What needs to be done:
In full and without alteration, give the listing again.

[BEGIN Data shown]

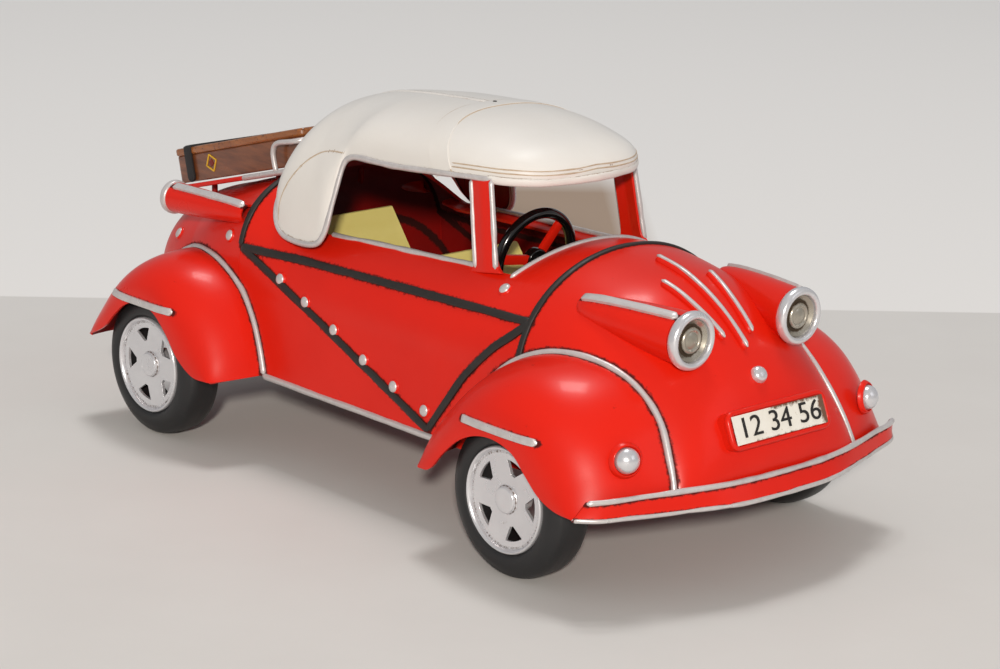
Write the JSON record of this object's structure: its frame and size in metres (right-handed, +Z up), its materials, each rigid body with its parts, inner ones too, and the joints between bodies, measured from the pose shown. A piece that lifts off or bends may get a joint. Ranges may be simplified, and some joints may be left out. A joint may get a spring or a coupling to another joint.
{
  "type": "friction toy car",
  "caption": "Tinplate toy coupe with a hard top, luggage rack and suitcase, rolling wheels and a geared flywheel friction motor on the rear axle.",
  "frame": {"origin": "middle of the footprint, on the surface the tyres stand on", "axes": "+X towards the nose, +Y to the car's left side, +Z up"},
  "size_m": [0.3148, 0.1544, 0.1373],
  "materials": {
    "red_enamel": "gloss hand-brushed enamel",
    "dark_red_enamel": "thin satin enamel",
    "cream_enamel": "satin enamel with brown wash in the seams",
    "plate_enamel": "satin enamel, rust stained",
    "silver_paint": "brushed-on silver paint over solder",
    "lamp_dish": "silver paint with brown wash",
    "bright_steel": "drawn steel",
    "brass_gear": "stamped brass",
    "black_enamel": "gloss enamel",
    "black_strap": "satin enamel on a tin strip",
    "yellow_enamel": "satin enamel",
    "brown_lacquer": "gloss brown lacquer",
    "tan_lacquer": "gloss brown lacquer, worn at the edges",
    "tyre_rubber": "satin black"
  },
  "bodies": {
    "car_body": {"dashboard": "dark_red_enamel", "floor_pan": "dark_red_enamel", "front_bumper": "red_enamel", "front_seat": "yellow_enamel", "hood_fin": "silver_paint", "left_front_axle_bracket": "dark_red_enamel", "left_front_fender": "red_enamel", "left_headlight_lens": "lamp_dish", "left_headlight_pod": "red_enamel", "left_headlight_ring": "silver_paint", "left_hood_fin": "silver_paint", "left_rear_axle_bracket": "dark_red_enamel", "left_rear_fender": "red_enamel", "left_side_panel": "red_enamel", "left_signal_lamp": "silver_paint", "left_tail_ring": "silver_paint", "left_tail_tube": "red_enamel", "left_windscreen_post": "red_enamel", "luggage_rack": "silver_paint", "motor_frame": "bright_steel", "nose_badge": "silver_paint", "nose_shell": "red_enamel", "number_plate": "plate_enamel", "number_plate_pad": "red_enamel", "rear_seat": "yellow_enamel", "right_front_axle_bracket": "dark_red_enamel", "right_front_fender": "red_enamel", "right_headlight_lens": "lamp_dish", "right_headlight_pod": "red_enamel", "right_headlight_ring": "silver_paint", "right_hood_fin": "silver_paint", "right_rear_axle_bracket": "dark_red_enamel", "right_rear_fender": "red_enamel", "right_side_panel": "red_enamel", "right_signal_lamp": "silver_paint", "right_tail_ring": "silver_paint", "right_tail_tube": "red_enamel", "right_windscreen_post": "red_enamel", "roof_shell": "cream_enamel", "steering_column": "black_enamel", "suitcase_body": "brown_lacquer", "suitcase_lid": "tan_lacquer", "suitcase_strap": "black_strap", "tail_shell": "red_enamel"},
    "front_wheels": {"left_front_rim": "silver_paint", "left_front_tyre": "tyre_rubber", "right_front_rim": "silver_paint", "right_front_tyre": "tyre_rubber", "front_axle": "bright_steel"},
    "rear_wheels": {"left_rear_rim": "silver_paint", "left_rear_tyre": "tyre_rubber", "right_rear_rim": "silver_paint", "right_rear_tyre": "tyre_rubber", "rear_axle": "bright_steel", "drive_gear": "brass_gear"},
    "countershaft": {"countershaft": "brass_gear"},
    "flywheel": {"flywheel": "bright_steel"},
    "steering_wheel": {"steering_wheel": "black_enamel"}
  },
  "joints": [
    {"name": "front_axle_spin", "type": "hinge", "parent": "car_body", "child": "front_wheels", "pos_m": [0.0944, 0, 0.0271], "axis": [0, 1, 0], "continuous": true},
    {"name": "rear_axle_spin", "type": "hinge", "parent": "car_body", "child": "rear_wheels", "pos_m": [-0.1056, 0, 0.0271], "axis": [0, 1, 0], "continuous": true},
    {"name": "countershaft_spin", "type": "hinge", "parent": "car_body", "child": "countershaft", "pos_m": [-0.11152, 0, 0.04531], "axis": [0, 1, 0], "continuous": true},
    {"name": "flywheel_spin", "type": "hinge", "parent": "car_body", "child": "flywheel", "pos_m": [-0.1056, 0, 0.06352], "axis": [0, 1, 0], "continuous": true},
    {"name": "steering_wheel_spin", "type": "hinge", "parent": "car_body", "child": "steering_wheel", "pos_m": [0.0309, 0, 0.085], "axis": [0.9893, 0, -0.1461], "continuous": true}
  ],
  "couplings": [
    {"joint": "countershaft_spin", "follows": "rear_axle_spin", "ratio": -2.8},
    {"joint": "flywheel_spin", "follows": "rear_axle_spin", "ratio": 7.84}
  ]
}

[END Data shown]

Answer:
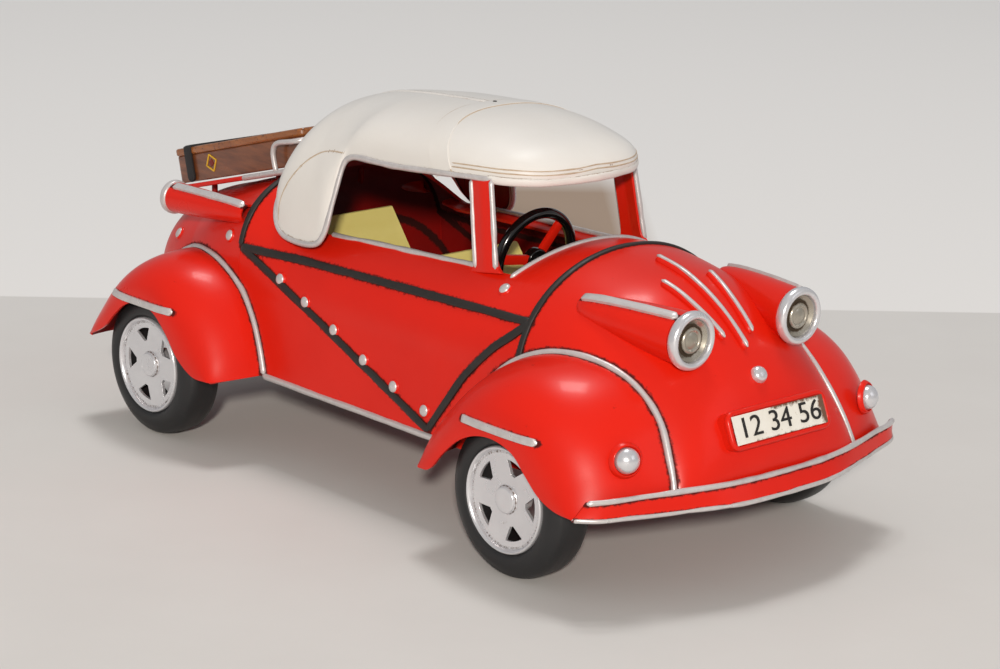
Write the JSON record of this object's structure: its frame and size in metres (right-handed, +Z up), its materials, each rigid body with its parts, inner ones too, and the joints between bodies, measured from the pose shown. A piece that lifts off or bends may get a joint. Ranges may be simplified, and some joints may be left out. A joint may get a spring or a coupling to another joint.
{
  "type": "friction toy car",
  "caption": "Tinplate toy coupe with a hard top, luggage rack and suitcase, rolling wheels and a geared flywheel friction motor on the rear axle.",
  "frame": {"origin": "middle of the footprint, on the surface the tyres stand on", "axes": "+X towards the nose, +Y to the car's left side, +Z up"},
  "size_m": [0.3148, 0.1544, 0.1373],
  "materials": {
    "red_enamel": "gloss hand-brushed enamel",
    "dark_red_enamel": "thin satin enamel",
    "cream_enamel": "satin enamel with brown wash in the seams",
    "plate_enamel": "satin enamel, rust stained",
    "silver_paint": "brushed-on silver paint over solder",
    "lamp_dish": "silver paint with brown wash",
    "bright_steel": "drawn steel",
    "brass_gear": "stamped brass",
    "black_enamel": "gloss enamel",
    "black_strap": "satin enamel on a tin strip",
    "yellow_enamel": "satin enamel",
    "brown_lacquer": "gloss brown lacquer",
    "tan_lacquer": "gloss brown lacquer, worn at the edges",
    "tyre_rubber": "satin black"
  },
  "bodies": {
    "car_body": {"dashboard": "dark_red_enamel", "floor_pan": "dark_red_enamel", "front_bumper": "red_enamel", "front_seat": "yellow_enamel", "hood_fin": "silver_paint", "left_front_axle_bracket": "dark_red_enamel", "left_front_fender": "red_enamel", "left_headlight_lens": "lamp_dish", "left_headlight_pod": "red_enamel", "left_headlight_ring": "silver_paint", "left_hood_fin": "silver_paint", "left_rear_axle_bracket": "dark_red_enamel", "left_rear_fender": "red_enamel", "left_side_panel": "red_enamel", "left_signal_lamp": "silver_paint", "left_tail_ring": "silver_paint", "left_tail_tube": "red_enamel", "left_windscreen_post": "red_enamel", "luggage_rack": "silver_paint", "motor_frame": "bright_steel", "nose_badge": "silver_paint", "nose_shell": "red_enamel", "number_plate": "plate_enamel", "number_plate_pad": "red_enamel", "rear_seat": "yellow_enamel", "right_front_axle_bracket": "dark_red_enamel", "right_front_fender": "red_enamel", "right_headlight_lens": "lamp_dish", "right_headlight_pod": "red_enamel", "right_headlight_ring": "silver_paint", "right_hood_fin": "silver_paint", "right_rear_axle_bracket": "dark_red_enamel", "right_rear_fender": "red_enamel", "right_side_panel": "red_enamel", "right_signal_lamp": "silver_paint", "right_tail_ring": "silver_paint", "right_tail_tube": "red_enamel", "right_windscreen_post": "red_enamel", "roof_shell": "cream_enamel", "steering_column": "black_enamel", "suitcase_body": "brown_lacquer", "suitcase_lid": "tan_lacquer", "suitcase_strap": "black_strap", "tail_shell": "red_enamel"},
    "front_wheels": {"left_front_rim": "silver_paint", "left_front_tyre": "tyre_rubber", "right_front_rim": "silver_paint", "right_front_tyre": "tyre_rubber", "front_axle": "bright_steel"},
    "rear_wheels": {"left_rear_rim": "silver_paint", "left_rear_tyre": "tyre_rubber", "right_rear_rim": "silver_paint", "right_rear_tyre": "tyre_rubber", "rear_axle": "bright_steel", "drive_gear": "brass_gear"},
    "countershaft": {"countershaft": "brass_gear"},
    "flywheel": {"flywheel": "bright_steel"},
    "steering_wheel": {"steering_wheel": "black_enamel"}
  },
  "joints": [
    {"name": "front_axle_spin", "type": "hinge", "parent": "car_body", "child": "front_wheels", "pos_m": [0.0944, 0, 0.0271], "axis": [0, 1, 0], "continuous": true},
    {"name": "rear_axle_spin", "type": "hinge", "parent": "car_body", "child": "rear_wheels", "pos_m": [-0.1056, 0, 0.0271], "axis": [0, 1, 0], "continuous": true},
    {"name": "countershaft_spin", "type": "hinge", "parent": "car_body", "child": "countershaft", "pos_m": [-0.11152, 0, 0.04531], "axis": [0, 1, 0], "continuous": true},
    {"name": "flywheel_spin", "type": "hinge", "parent": "car_body", "child": "flywheel", "pos_m": [-0.1056, 0, 0.06352], "axis": [0, 1, 0], "continuous": true},
    {"name": "steering_wheel_spin", "type": "hinge", "parent": "car_body", "child": "steering_wheel", "pos_m": [0.0309, 0, 0.085], "axis": [0.9893, 0, -0.1461], "continuous": true}
  ],
  "couplings": [
    {"joint": "countershaft_spin", "follows": "rear_axle_spin", "ratio": -2.8},
    {"joint": "flywheel_spin", "follows": "rear_axle_spin", "ratio": 7.84}
  ]
}